Saturday, June 12, 2010
Thursday, June 10, 2010
Family Reunion Day One
Context: My brother in law, Danny, my sister Ali and I left yesterday to see his family for two days, and will continue on tomorrow for the Lorenc family reunion. I think there should be plenty to write about. Here's some from yesterday:
Crumb free since 93
I’m driving to Arkansas right now. Well, I’m riding, in the backseat behind my sister and brother-in-law, with whom I have the honor of carpooling. My sister is currently turned around in the passenger seat with her face six inches from mine, shaking the crumbs out of her jean shorts.
This is what happens when you order your already stale subway bread toasted. It crumbles and climbs down jean shorts. She’s screeching that they’re poking her. I think it’s going to be a good trip.
Crumb free since 93
I’m driving to Arkansas right now. Well, I’m riding, in the backseat behind my sister and brother-in-law, with whom I have the honor of carpooling. My sister is currently turned around in the passenger seat with her face six inches from mine, shaking the crumbs out of her jean shorts.
This is what happens when you order your already stale subway bread toasted. It crumbles and climbs down jean shorts. She’s screeching that they’re poking her. I think it’s going to be a good trip.
Tuesday, June 08, 2010
Oh one of THOSE days
You know those days when you get up at 5:15 am to go to the magistrate court to ask them to kindly revoke the warrant they issued for your arrest? The warrant that you got because though you dutifully filled out and sent in the information on the back of the ticket (which you got for not so dutifully ignoring a stop sign), your neglected to send a few key items? (You might think a warrant is a bit of an overreaction, but you certainly don't tell the judge that).
You know, those days when you wait outside in downtown Dallas for an hour next to some other quite kind and warranted folks for the judge to dismiss you?

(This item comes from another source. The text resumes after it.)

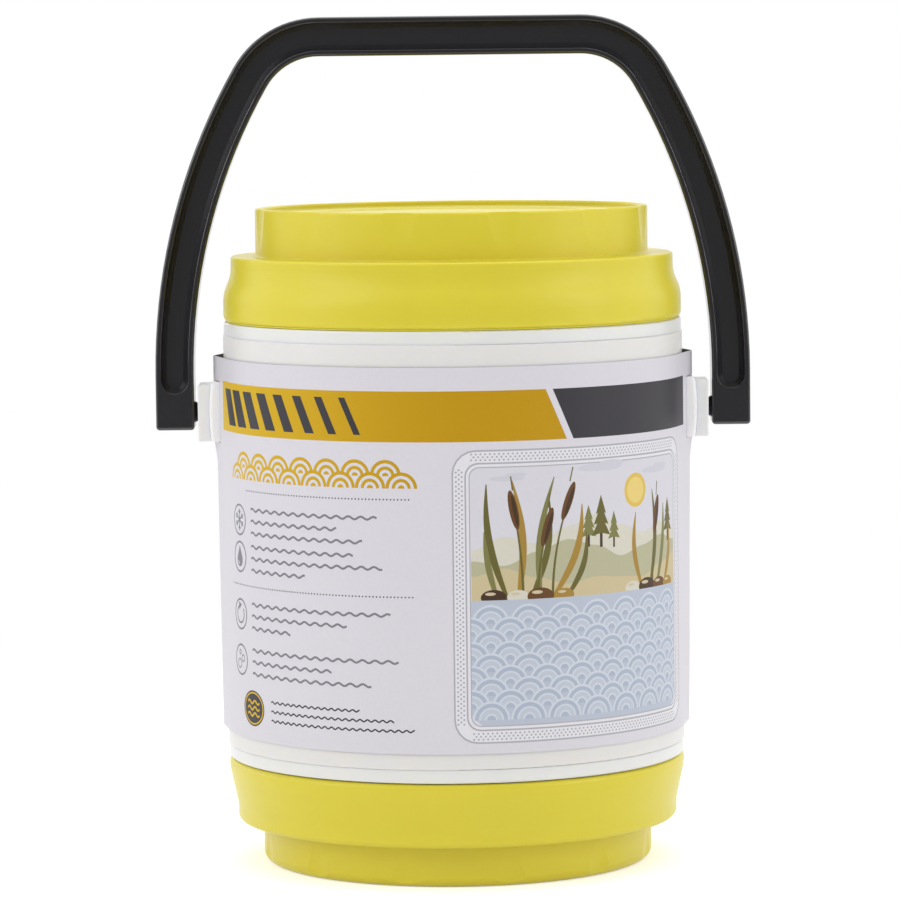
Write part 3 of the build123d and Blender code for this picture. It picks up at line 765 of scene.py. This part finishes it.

You want to be angry and bitter and scuff your feet, but you have a surprisingly delightful time. (You may have by your side your very own comical comrade who selflessly sees you through the ordeal).
And so you're thinking, at this point, "Hey, it's really not all that bad," and then you walk out to your car with a pep in a step to be halted by a green PARKING TICKET tucked ever so neatly into your windshield wipers. The pep turns to a downright pout, and you are for a good fifteen minutes beyond consolation.
One of those days where you stop at the grocery store to pick up baked goods, regain some of the pep, and then rear end another vehicle in the parking lot. More tears, less pep, and a solemn internal promise to move somewhere with public transportation. Then you end up having a delightful conversation with the person you hit, set up a coffee date to chat about womens ministry, and walk, ever so hesitantly, back to your newly customized car (a mere scratch).
So your feet are quite confused between all this pep/drag nonsense, and you drive NOT ONE MILE OVER THE SPEED LIMIT home to bake. Baking puts more pep until you open your flour and find there bugs feasting. You give up and decide to eat lunch, fix up a snack of all the remaining vegetables in your bare refrigerator, and then just when you're sitting down to eat, break the salt shaker all over your plate. You try to scrape and salvage, you give up, tear up, and eat flourless cookie dough.
I'm having one of Those days. Teetertottering all day long, threatening to utterly destroy my peace of mind, and then just when I'm ready to bury my head in the sand, patting me on the back. On of those swinging pendulum days. I've caught you up to two pm, where I'm left feeling bit squirmish about standing up and moving forward. I'll brace myself, and let you know what the day decides.
You know, those days when you wait outside in downtown Dallas for an hour next to some other quite kind and warranted folks for the judge to dismiss you? You want to be angry and bitter and scuff your feet, but you have a surprisingly delightful time. (You may have by your side your very own comical comrade who selflessly sees you through the ordeal).
And so you're thinking, at this point, "Hey, it's really not all that bad," and then you walk out to your car with a pep in a step to be halted by a green PARKING TICKET tucked ever so neatly into your windshield wipers. The pep turns to a downright pout, and you are for a good fifteen minutes beyond consolation.
One of those days where you stop at the grocery store to pick up baked goods, regain some of the pep, and then rear end another vehicle in the parking lot. More tears, less pep, and a solemn internal promise to move somewhere with public transportation. Then you end up having a delightful conversation with the person you hit, set up a coffee date to chat about womens ministry, and walk, ever so hesitantly, back to your newly customized car (a mere scratch).
So your feet are quite confused between all this pep/drag nonsense, and you drive NOT ONE MILE OVER THE SPEED LIMIT home to bake. Baking puts more pep until you open your flour and find there bugs feasting. You give up and decide to eat lunch, fix up a snack of all the remaining vegetables in your bare refrigerator, and then just when you're sitting down to eat, break the salt shaker all over your plate. You try to scrape and salvage, you give up, tear up, and eat flourless cookie dough.
I'm having one of Those days. Teetertottering all day long, threatening to utterly destroy my peace of mind, and then just when I'm ready to bury my head in the sand, patting me on the back. On of those swinging pendulum days. I've caught you up to two pm, where I'm left feeling bit squirmish about standing up and moving forward. I'll brace myself, and let you know what the day decides.